When I was around eighteen months old, my whole world picked up and moved to the other side of the planet — Dad was bought by Sydney Olympic, and just like that, we were Australian. I was too small to understand any of it. Australia simply became home.
A free-range Sydney childhood
My earliest memories are scattered but vivid — the kind of bright little fragments that somehow outlast everything around them. A lady I called Auntie. The garages out the back of our units. Trying to pat a cat and having it grab the back of my head. Knocking a tooth so hard it turned black. Sneaking off for a ride with a mate without telling Mum and Dad, and copping it when I got home.
Then Sydney proper. The Coogee Bay Hotel beer garden, where I’d climb the tree and watch bands play — AC/DC, Cold Chisel — which sounds made-up now but was just an ordinary afternoon then. A kindergarten that looked like a great old church. Being cast as Hansel in Hansel and Gretel. Wade Street in Maroubra, Matraville Soldiers Settlement school, and Maroubra Soccer Club, because of course there was a soccer club.
There were dogs — Buddy, who chased a motorbike one day and didn’t come home; then Saturn, who had a litter, and we kept one and called her Fluffy. There was Heffron Park, the pools, Maroubra Beach, days out at Bronte. And running through all of it, Dad’s football games, and Mum. I was always with Mum.
Migrant parents and good hearts
Some of it makes me laugh now. Firecrackers from the milk bar on the way to school. Pinching cigarettes for the older kids. My very Scottish parents being told to “bring a plate” to a party and turning up with an empty one, because nobody had explained the rule.
But the thing I remember most about Mum and Dad is that they were open-hearted. They tried fostering — I still remember Matthew. They weren’t perfect people, and I’ve written plenty about the harder truths elsewhere. But back then, in those years, they made a kid feel loved and included and busy and part of something, every single day.
The end of the first chapter
Then, like always, everything moved again. We went to Melbourne when I was nine or ten — Templestowe Park Primary, where they sent me in on the first day in my old school uniform, so I stood out a mile; then Milgate Primary, and a house in Maroney Court.
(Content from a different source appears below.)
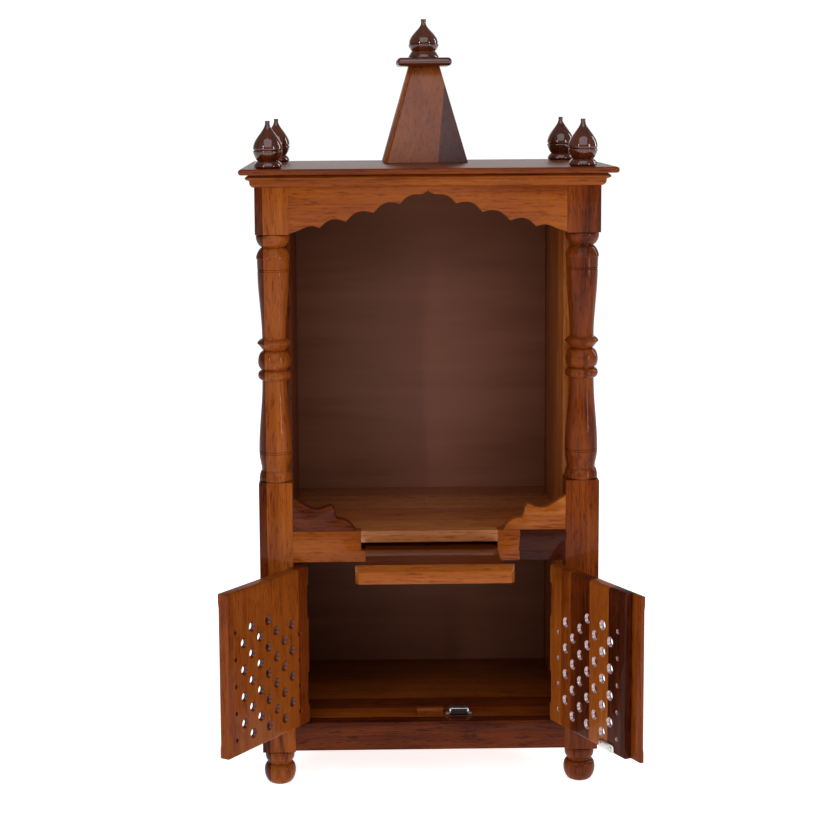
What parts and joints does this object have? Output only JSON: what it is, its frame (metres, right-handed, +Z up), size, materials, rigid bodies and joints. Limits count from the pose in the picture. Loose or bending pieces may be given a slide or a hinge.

That move quietly closed the first chapter of my life. Sydney was the beaches, the dogs, the footy, the freedom, the innocence. Melbourne was the start of something else.
I’ve spent a lot of this site being honest about how hard things got after. So let me be just as honest about this: that early life was a good one. Free, noisy, sunburnt, loved. And on the days the weight is heaviest, it helps to remember that the boy up that tree at the Coogee Bay, watching the band and waiting for his dad — he existed, and he was happy. That part was real too.
Pieced together from my own memory notes and family records. The football details are a matter of public record.